PROBLEM STATEMENT:
Reproduce the material that follows, please, but only from its first line to the line containing "cut(sleeve, beyond(name +", inclusive.

SUPPLIED DATA:

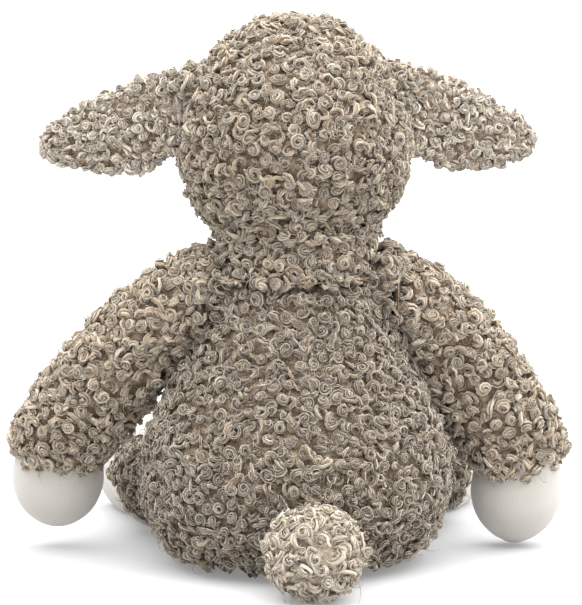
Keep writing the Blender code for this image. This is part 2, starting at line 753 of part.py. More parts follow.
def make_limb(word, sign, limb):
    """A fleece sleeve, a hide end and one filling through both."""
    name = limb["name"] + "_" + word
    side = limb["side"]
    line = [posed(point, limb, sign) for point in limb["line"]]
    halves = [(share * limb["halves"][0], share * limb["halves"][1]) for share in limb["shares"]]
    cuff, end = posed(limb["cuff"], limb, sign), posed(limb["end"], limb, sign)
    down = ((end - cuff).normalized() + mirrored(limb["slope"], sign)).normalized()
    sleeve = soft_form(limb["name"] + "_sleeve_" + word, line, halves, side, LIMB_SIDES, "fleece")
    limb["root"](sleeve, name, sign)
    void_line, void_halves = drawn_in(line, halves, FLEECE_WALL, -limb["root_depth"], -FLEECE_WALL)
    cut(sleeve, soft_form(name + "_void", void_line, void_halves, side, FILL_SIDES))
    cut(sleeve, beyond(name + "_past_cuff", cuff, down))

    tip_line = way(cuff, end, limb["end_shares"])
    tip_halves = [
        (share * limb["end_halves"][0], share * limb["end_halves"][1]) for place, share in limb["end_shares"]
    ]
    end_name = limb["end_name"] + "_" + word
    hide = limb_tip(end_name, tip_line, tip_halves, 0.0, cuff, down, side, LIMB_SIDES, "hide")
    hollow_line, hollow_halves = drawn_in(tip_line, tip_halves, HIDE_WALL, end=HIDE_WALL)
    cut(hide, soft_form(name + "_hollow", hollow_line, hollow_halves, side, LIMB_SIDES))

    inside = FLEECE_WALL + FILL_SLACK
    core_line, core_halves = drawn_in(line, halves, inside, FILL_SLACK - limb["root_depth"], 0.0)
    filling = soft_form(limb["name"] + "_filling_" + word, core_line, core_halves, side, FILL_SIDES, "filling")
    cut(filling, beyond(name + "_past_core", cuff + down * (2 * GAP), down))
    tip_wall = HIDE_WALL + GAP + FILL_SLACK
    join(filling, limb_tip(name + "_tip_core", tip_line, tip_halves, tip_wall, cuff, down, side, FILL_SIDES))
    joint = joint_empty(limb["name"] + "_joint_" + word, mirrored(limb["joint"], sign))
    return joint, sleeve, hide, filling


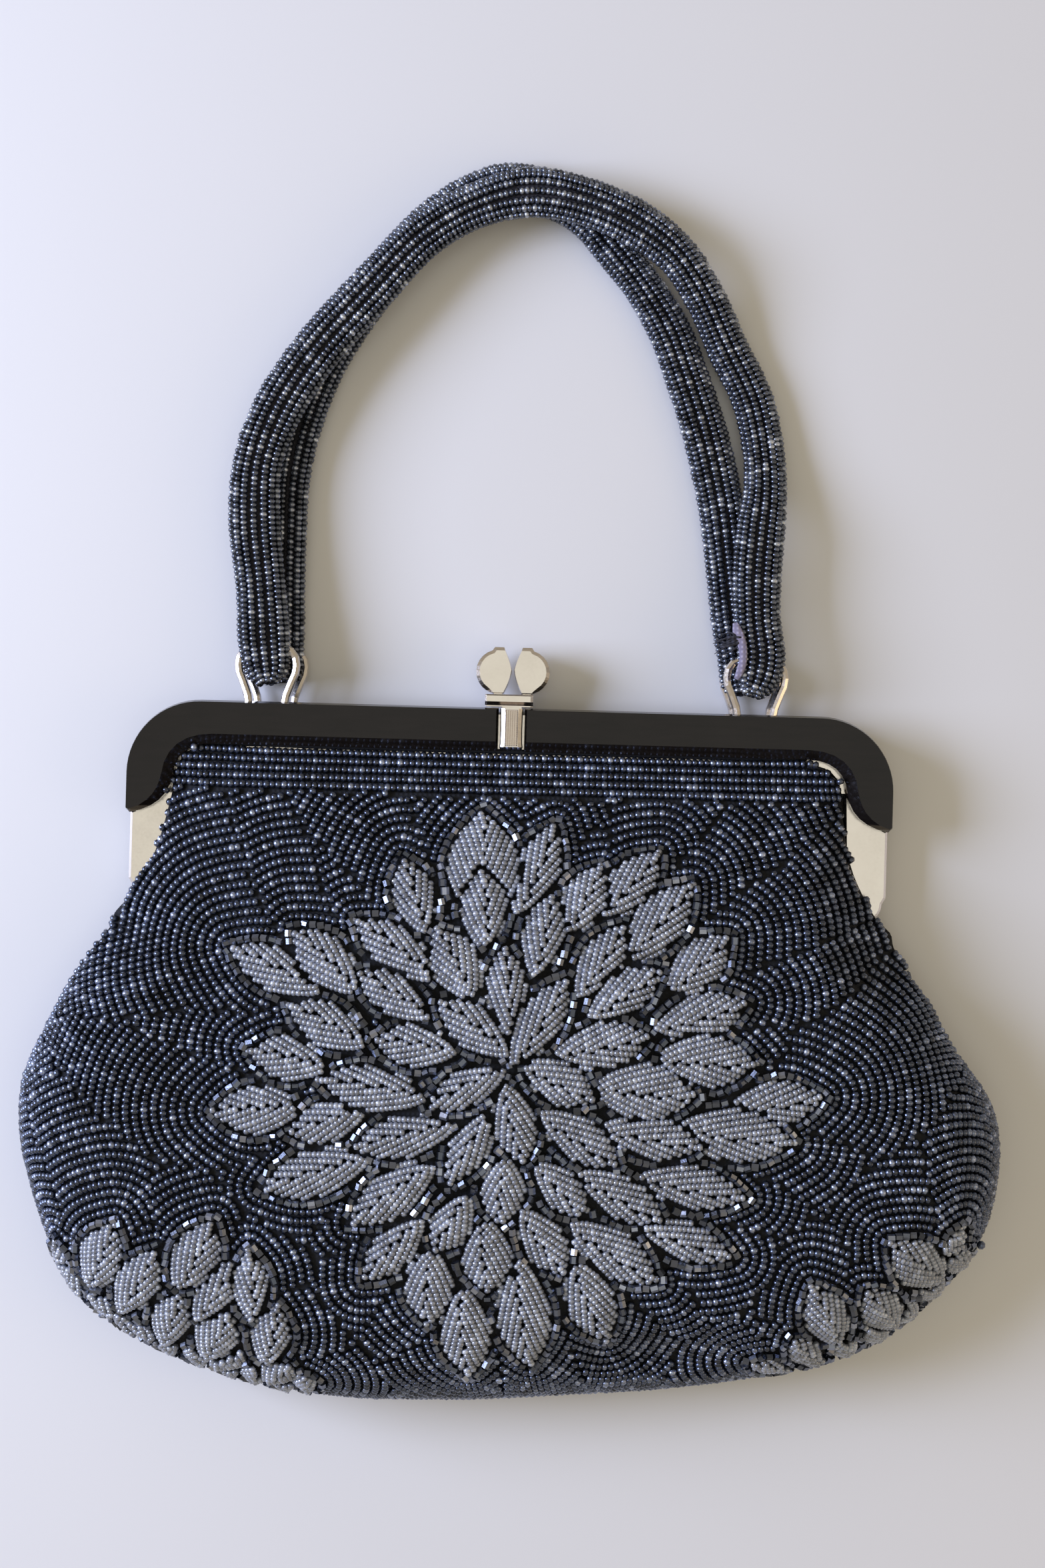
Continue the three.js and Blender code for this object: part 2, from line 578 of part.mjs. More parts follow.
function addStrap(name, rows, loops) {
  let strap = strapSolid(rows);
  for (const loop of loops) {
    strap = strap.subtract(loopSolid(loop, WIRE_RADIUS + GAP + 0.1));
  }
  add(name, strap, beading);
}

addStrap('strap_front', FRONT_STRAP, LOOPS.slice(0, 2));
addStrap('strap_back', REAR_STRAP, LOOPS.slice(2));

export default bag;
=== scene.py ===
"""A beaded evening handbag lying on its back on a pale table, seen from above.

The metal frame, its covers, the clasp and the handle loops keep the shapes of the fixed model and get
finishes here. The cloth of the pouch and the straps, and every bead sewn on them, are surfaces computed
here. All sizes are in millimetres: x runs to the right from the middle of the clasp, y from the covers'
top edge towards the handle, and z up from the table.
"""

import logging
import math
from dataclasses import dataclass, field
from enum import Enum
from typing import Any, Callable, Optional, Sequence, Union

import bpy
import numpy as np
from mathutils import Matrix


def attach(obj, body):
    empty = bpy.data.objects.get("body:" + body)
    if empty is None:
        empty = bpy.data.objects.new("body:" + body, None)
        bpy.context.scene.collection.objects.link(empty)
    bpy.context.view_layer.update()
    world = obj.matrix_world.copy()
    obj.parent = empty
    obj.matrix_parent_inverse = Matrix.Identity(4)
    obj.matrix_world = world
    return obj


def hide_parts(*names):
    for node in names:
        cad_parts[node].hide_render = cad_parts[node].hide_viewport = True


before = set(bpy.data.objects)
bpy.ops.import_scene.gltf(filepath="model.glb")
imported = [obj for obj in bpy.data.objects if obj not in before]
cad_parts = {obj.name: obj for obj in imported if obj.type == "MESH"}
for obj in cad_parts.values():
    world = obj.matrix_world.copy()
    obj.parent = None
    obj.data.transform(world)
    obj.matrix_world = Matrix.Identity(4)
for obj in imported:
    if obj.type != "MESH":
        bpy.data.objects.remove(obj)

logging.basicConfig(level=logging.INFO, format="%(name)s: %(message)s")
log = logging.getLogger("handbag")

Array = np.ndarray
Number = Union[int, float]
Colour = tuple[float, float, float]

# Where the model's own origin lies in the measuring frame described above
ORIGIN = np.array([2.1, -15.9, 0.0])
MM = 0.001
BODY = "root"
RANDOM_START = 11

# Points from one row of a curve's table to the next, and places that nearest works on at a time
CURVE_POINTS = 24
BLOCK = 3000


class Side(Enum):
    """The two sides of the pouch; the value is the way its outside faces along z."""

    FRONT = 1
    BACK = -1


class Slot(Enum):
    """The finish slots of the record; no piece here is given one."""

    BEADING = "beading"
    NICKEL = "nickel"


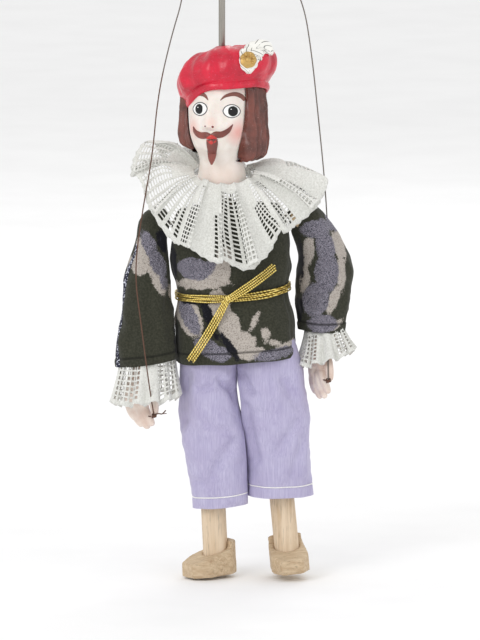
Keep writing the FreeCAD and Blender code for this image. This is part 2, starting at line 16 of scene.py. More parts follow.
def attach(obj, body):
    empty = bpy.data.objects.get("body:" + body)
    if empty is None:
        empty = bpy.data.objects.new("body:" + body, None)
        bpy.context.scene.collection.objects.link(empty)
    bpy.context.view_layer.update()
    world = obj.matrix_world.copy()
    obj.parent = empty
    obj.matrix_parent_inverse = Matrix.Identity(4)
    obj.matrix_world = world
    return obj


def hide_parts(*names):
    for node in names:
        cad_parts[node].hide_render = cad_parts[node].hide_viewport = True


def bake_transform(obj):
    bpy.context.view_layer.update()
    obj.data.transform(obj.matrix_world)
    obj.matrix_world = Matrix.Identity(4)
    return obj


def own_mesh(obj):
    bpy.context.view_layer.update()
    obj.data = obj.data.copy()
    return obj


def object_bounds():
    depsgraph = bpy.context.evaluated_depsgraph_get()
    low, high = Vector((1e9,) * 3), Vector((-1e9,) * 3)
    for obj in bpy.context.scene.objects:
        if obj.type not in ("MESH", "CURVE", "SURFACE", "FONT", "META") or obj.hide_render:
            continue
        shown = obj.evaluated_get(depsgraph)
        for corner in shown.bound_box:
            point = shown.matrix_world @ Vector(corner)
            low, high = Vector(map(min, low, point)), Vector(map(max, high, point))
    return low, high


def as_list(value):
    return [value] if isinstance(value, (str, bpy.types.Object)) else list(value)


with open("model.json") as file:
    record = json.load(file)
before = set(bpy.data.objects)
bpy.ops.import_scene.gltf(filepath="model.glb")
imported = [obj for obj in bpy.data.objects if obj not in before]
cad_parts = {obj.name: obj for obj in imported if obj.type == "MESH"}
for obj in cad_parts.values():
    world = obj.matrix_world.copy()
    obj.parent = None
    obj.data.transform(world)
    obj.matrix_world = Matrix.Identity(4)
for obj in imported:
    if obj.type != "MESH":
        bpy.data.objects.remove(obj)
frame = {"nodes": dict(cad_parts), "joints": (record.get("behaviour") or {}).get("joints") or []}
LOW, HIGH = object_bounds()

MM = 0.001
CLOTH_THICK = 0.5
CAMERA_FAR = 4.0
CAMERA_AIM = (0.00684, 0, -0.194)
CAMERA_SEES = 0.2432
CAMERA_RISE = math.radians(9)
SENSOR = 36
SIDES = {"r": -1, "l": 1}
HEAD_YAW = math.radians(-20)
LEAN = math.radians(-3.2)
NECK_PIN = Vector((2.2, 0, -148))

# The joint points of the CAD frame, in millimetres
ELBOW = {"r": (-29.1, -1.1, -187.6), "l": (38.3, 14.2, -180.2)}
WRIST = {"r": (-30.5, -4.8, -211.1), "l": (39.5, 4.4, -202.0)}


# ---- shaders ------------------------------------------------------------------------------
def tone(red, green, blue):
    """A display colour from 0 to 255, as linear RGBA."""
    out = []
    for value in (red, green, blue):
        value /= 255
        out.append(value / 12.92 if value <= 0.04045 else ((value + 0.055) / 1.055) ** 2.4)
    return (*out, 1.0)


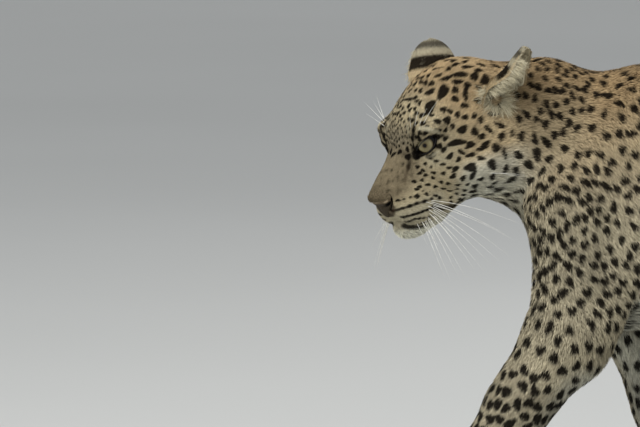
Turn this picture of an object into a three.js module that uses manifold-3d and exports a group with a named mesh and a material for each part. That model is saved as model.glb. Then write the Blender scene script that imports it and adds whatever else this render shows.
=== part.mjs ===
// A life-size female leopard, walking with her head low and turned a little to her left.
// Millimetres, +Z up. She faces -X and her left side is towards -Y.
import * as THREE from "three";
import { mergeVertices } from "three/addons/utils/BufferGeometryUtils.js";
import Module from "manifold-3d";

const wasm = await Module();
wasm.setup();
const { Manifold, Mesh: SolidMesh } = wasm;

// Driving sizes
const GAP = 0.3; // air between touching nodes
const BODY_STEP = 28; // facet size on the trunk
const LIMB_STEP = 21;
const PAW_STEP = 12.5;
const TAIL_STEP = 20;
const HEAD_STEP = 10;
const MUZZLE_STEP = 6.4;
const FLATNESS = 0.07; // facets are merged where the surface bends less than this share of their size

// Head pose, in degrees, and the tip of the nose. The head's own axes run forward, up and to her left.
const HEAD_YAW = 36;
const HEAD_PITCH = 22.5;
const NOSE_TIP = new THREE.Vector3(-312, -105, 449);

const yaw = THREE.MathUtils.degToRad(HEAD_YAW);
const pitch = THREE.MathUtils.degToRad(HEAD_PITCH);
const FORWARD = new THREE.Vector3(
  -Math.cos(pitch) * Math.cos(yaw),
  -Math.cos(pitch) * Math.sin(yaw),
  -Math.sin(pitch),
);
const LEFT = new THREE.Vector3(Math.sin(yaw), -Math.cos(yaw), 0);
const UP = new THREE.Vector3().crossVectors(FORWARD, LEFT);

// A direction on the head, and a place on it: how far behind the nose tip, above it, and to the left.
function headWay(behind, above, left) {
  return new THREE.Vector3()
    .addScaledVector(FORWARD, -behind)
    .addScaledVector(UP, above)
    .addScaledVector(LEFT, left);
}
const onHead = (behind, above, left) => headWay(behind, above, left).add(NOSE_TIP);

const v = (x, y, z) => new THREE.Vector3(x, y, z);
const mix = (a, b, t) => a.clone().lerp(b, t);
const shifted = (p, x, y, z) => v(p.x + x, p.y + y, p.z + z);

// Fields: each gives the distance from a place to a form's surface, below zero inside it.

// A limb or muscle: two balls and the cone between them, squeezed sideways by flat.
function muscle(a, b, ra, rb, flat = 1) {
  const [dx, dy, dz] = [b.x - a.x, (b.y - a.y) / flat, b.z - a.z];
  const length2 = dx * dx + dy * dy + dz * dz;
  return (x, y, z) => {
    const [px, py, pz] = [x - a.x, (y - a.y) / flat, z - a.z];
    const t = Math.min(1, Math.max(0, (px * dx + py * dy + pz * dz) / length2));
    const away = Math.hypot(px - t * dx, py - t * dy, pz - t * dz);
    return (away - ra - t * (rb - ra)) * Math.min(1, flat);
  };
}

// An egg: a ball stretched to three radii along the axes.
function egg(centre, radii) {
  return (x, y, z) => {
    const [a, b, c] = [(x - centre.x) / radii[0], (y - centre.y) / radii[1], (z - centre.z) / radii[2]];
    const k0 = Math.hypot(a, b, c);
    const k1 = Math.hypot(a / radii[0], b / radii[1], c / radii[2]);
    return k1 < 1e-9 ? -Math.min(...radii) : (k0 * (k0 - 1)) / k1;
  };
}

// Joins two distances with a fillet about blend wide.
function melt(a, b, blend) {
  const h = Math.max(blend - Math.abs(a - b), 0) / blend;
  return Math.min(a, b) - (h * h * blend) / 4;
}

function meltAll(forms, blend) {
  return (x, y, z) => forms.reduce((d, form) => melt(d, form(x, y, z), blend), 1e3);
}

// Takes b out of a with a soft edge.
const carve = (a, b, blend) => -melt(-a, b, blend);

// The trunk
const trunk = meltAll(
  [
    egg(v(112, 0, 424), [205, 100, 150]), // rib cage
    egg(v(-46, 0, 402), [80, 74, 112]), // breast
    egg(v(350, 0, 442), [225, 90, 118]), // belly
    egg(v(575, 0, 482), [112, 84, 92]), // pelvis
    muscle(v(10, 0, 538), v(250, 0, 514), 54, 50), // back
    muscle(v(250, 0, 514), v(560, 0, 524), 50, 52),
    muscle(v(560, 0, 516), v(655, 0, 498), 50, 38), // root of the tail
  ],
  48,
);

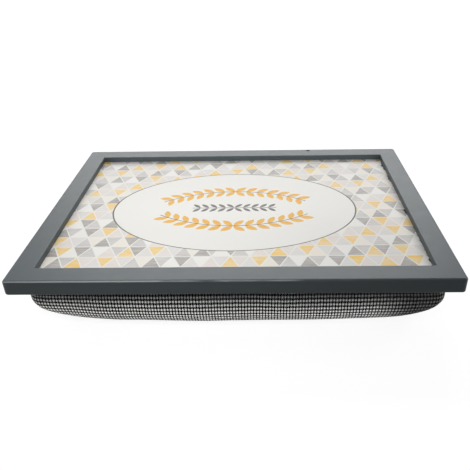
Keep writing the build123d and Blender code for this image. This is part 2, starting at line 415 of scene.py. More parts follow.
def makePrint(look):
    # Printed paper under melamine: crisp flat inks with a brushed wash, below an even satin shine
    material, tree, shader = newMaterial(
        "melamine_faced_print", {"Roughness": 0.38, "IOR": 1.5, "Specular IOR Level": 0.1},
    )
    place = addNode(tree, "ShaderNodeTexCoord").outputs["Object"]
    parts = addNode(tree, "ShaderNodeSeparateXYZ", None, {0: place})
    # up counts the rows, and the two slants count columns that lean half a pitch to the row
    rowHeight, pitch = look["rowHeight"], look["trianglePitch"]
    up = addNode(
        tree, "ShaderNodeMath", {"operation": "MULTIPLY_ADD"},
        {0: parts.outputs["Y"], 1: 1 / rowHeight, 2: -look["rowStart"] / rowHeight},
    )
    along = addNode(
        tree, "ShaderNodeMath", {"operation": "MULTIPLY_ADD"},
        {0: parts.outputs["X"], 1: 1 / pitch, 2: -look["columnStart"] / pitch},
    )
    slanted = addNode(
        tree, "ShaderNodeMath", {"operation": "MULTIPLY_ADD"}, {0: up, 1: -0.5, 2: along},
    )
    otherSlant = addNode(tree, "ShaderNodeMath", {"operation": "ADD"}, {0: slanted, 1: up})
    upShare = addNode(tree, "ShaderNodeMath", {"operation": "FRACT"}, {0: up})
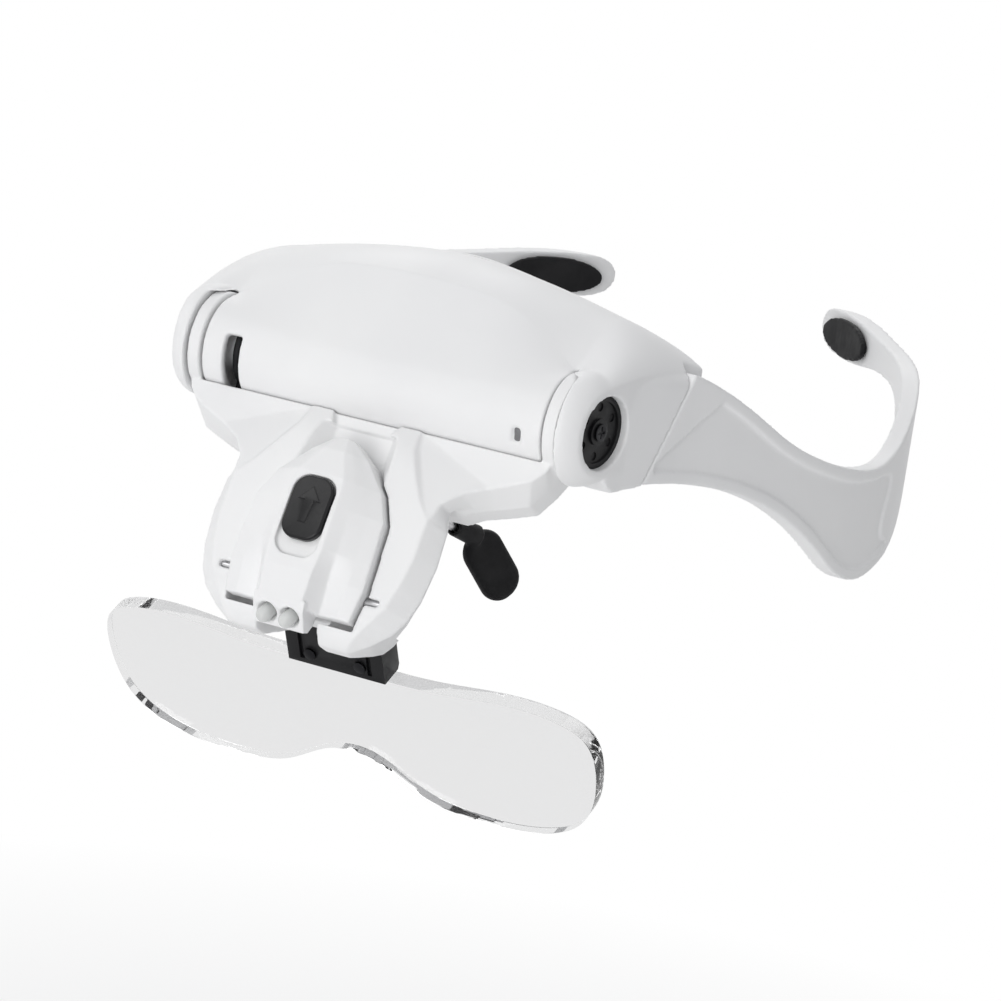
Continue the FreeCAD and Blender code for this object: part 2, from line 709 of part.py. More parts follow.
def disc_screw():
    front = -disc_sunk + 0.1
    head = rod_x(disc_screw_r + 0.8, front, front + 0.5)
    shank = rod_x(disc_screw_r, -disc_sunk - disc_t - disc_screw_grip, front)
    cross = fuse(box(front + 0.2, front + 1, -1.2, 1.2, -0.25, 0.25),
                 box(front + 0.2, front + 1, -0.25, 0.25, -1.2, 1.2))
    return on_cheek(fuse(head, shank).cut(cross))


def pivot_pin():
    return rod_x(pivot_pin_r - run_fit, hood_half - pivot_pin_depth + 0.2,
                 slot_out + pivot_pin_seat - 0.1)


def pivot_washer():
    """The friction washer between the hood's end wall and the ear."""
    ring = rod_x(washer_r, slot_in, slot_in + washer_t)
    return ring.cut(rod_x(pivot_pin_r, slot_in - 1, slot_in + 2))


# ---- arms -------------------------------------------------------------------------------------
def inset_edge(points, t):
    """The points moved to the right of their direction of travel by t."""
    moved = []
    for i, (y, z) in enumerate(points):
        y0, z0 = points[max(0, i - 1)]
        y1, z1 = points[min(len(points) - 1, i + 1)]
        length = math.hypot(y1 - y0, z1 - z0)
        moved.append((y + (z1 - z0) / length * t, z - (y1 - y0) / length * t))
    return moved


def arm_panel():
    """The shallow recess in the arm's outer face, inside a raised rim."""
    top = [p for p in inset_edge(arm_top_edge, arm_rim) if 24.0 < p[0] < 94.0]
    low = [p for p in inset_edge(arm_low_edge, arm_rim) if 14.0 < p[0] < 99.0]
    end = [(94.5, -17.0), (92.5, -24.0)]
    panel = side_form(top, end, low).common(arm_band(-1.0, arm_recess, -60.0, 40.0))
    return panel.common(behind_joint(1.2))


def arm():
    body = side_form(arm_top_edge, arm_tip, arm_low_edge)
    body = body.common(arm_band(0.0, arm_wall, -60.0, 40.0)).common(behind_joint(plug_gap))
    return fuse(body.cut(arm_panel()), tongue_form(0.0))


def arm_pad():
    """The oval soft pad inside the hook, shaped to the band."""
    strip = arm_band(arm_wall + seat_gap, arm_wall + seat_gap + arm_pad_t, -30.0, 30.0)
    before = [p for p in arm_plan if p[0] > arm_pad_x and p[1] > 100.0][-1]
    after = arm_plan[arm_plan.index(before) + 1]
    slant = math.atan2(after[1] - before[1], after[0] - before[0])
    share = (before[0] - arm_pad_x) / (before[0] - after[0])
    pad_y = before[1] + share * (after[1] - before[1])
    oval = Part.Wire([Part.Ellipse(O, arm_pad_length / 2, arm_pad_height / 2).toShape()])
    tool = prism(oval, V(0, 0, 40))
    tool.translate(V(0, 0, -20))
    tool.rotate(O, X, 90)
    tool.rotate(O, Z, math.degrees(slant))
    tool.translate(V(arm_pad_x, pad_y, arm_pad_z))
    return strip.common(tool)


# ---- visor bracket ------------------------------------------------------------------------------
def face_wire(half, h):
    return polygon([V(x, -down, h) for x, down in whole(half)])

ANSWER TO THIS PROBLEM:
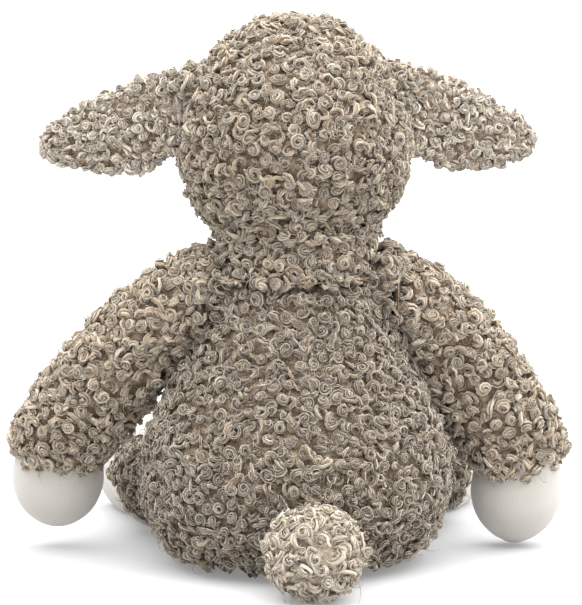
Keep writing the Blender code for this image. This is part 2, starting at line 753 of part.py. More parts follow.
def make_limb(word, sign, limb):
    """A fleece sleeve, a hide end and one filling through both."""
    name = limb["name"] + "_" + word
    side = limb["side"]
    line = [posed(point, limb, sign) for point in limb["line"]]
    halves = [(share * limb["halves"][0], share * limb["halves"][1]) for share in limb["shares"]]
    cuff, end = posed(limb["cuff"], limb, sign), posed(limb["end"], limb, sign)
    down = ((end - cuff).normalized() + mirrored(limb["slope"], sign)).normalized()
    sleeve = soft_form(limb["name"] + "_sleeve_" + word, line, halves, side, LIMB_SIDES, "fleece")
    limb["root"](sleeve, name, sign)
    void_line, void_halves = drawn_in(line, halves, FLEECE_WALL, -limb["root_depth"], -FLEECE_WALL)
    cut(sleeve, soft_form(name + "_void", void_line, void_halves, side, FILL_SIDES))
    cut(sleeve, beyond(name + "_past_cuff", cuff, down))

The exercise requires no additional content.